Find and copy each line of the records where the string "with" shows up.

(Data entries)
%%
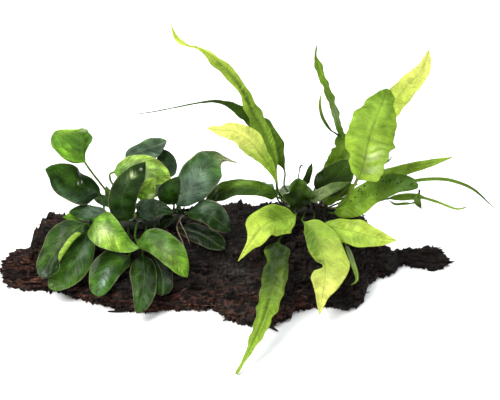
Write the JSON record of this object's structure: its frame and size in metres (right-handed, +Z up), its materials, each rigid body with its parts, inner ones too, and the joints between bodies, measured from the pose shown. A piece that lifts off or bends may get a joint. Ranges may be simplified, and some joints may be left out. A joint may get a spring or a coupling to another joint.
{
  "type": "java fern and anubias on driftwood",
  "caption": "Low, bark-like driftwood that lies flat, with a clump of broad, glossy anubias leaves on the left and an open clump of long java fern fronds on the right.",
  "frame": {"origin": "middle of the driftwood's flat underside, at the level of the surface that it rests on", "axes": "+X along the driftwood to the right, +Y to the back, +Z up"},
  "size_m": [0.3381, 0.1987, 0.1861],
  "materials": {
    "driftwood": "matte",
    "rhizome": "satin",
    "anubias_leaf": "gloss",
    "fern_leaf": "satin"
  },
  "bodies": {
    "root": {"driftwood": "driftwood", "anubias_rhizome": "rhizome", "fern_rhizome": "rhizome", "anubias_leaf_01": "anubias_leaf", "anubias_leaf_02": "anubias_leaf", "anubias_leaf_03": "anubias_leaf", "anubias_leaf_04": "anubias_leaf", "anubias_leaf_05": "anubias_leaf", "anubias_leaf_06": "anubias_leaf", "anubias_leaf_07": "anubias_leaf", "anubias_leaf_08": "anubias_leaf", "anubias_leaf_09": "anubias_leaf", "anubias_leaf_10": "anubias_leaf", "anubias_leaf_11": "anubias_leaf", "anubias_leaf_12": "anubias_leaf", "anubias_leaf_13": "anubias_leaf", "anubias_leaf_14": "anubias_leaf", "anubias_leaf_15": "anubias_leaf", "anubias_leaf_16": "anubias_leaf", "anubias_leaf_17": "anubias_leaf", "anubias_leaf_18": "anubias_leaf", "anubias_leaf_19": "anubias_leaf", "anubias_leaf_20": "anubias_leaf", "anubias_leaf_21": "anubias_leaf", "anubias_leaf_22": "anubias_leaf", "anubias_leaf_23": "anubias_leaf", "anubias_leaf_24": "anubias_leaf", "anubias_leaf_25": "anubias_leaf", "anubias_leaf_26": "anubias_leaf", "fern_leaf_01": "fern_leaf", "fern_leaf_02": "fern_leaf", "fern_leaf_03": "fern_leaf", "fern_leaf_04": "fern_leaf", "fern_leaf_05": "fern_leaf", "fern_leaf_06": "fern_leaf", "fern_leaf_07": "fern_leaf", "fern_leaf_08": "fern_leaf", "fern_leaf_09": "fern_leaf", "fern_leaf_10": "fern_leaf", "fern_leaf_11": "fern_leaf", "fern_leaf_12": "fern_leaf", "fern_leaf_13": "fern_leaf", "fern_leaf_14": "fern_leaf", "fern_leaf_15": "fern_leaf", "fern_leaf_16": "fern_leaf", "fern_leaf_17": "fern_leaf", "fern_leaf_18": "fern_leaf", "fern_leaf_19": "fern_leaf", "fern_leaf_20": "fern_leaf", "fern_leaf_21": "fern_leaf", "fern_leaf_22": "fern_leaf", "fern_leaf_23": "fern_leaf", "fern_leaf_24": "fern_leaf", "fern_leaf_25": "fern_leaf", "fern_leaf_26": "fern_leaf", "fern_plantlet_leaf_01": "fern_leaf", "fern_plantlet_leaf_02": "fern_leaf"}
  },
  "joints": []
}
%%
%%
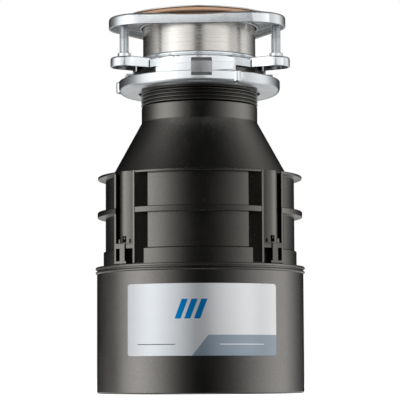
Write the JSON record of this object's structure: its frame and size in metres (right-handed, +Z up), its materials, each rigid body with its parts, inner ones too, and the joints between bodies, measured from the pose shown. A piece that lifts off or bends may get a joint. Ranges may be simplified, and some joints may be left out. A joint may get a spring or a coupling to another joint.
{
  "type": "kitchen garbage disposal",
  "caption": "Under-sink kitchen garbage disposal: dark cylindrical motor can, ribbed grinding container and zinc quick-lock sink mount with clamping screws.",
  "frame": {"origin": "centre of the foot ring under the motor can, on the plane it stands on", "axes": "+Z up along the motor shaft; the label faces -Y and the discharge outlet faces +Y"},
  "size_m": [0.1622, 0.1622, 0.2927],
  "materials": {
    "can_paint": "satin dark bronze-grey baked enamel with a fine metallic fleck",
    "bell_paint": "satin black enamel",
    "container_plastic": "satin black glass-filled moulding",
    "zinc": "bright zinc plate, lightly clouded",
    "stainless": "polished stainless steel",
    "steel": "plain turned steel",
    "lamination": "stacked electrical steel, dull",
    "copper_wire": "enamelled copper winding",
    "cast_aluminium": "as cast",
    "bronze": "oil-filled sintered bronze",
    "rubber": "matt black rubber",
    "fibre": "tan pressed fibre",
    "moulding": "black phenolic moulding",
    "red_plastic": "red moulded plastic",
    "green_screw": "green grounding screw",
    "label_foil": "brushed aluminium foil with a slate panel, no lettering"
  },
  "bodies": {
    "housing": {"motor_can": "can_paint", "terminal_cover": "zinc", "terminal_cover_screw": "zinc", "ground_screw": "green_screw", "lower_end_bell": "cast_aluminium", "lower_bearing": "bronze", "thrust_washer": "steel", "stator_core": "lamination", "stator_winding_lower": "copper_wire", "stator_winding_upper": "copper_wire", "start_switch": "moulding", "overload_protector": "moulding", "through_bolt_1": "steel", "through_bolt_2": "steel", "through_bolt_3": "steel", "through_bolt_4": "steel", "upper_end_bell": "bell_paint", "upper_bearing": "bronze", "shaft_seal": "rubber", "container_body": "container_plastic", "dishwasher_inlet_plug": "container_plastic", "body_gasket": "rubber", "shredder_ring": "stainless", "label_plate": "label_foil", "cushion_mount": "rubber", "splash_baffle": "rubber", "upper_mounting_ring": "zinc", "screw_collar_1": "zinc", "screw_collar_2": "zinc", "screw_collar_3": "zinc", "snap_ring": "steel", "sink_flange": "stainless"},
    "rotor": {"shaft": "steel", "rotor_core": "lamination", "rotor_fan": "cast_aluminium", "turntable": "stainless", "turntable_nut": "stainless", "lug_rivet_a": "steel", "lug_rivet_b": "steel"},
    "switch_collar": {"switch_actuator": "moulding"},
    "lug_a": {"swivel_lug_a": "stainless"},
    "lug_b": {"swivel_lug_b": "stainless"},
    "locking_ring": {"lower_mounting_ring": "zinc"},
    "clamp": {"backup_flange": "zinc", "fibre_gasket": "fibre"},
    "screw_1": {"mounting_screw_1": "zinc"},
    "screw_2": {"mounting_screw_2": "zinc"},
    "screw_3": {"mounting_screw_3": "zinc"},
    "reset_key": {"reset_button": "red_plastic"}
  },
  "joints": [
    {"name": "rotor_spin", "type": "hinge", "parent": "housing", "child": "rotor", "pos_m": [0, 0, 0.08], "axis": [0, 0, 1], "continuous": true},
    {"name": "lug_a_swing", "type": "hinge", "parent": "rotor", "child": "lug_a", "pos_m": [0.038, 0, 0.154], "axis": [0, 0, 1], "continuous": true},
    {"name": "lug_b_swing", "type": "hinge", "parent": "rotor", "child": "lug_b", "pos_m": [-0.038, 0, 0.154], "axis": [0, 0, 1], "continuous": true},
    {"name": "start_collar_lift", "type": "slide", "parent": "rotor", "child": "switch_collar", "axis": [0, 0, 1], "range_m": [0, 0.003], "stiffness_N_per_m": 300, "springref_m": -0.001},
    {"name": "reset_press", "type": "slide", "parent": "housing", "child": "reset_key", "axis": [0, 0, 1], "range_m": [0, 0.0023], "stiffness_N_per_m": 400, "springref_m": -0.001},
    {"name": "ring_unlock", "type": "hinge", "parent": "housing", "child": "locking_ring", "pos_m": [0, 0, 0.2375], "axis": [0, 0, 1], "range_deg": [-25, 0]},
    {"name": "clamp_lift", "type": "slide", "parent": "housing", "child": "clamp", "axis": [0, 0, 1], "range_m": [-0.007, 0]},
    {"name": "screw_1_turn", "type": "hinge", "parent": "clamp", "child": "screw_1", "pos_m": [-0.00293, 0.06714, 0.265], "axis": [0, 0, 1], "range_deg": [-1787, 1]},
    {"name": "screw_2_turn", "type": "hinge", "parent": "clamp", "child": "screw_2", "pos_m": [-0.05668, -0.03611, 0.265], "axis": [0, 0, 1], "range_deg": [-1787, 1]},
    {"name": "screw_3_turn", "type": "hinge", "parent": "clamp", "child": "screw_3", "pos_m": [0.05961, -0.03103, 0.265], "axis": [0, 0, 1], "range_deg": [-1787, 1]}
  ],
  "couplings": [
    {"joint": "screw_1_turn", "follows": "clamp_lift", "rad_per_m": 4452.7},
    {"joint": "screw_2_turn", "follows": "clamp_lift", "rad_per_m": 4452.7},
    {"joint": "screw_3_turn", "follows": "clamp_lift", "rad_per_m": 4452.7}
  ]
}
%%
Answer:
Write the JSON record of this object's structure: its frame and size in metres (right-handed, +Z up), its materials, each rigid body with its parts, inner ones too, and the joints between bodies, measured from the pose shown. A piece that lifts off or bends may get a joint. Ranges may be simplified, and some joints may be left out. A joint may get a spring or a coupling to another joint.
  "caption": "Low, bark-like driftwood that lies flat, with a clump of broad, glossy anubias leaves on the left and an open clump of long java fern fronds on the right.",
Write the JSON record of this object's structure: its frame and size in metres (right-handed, +Z up), its materials, each rigid body with its parts, inner ones too, and the joints between bodies, measured from the pose shown. A piece that lifts off or bends may get a joint. Ranges may be simplified, and some joints may be left out. A joint may get a spring or a coupling to another joint.
  "caption": "Under-sink kitchen garbage disposal: dark cylindrical motor can, ribbed grinding container and zinc quick-lock sink mount with clamping screws.",
    "can_paint": "satin dark bronze-grey baked enamel with a fine metallic fleck",
    "label_foil": "brushed aluminium foil with a slate panel, no lettering"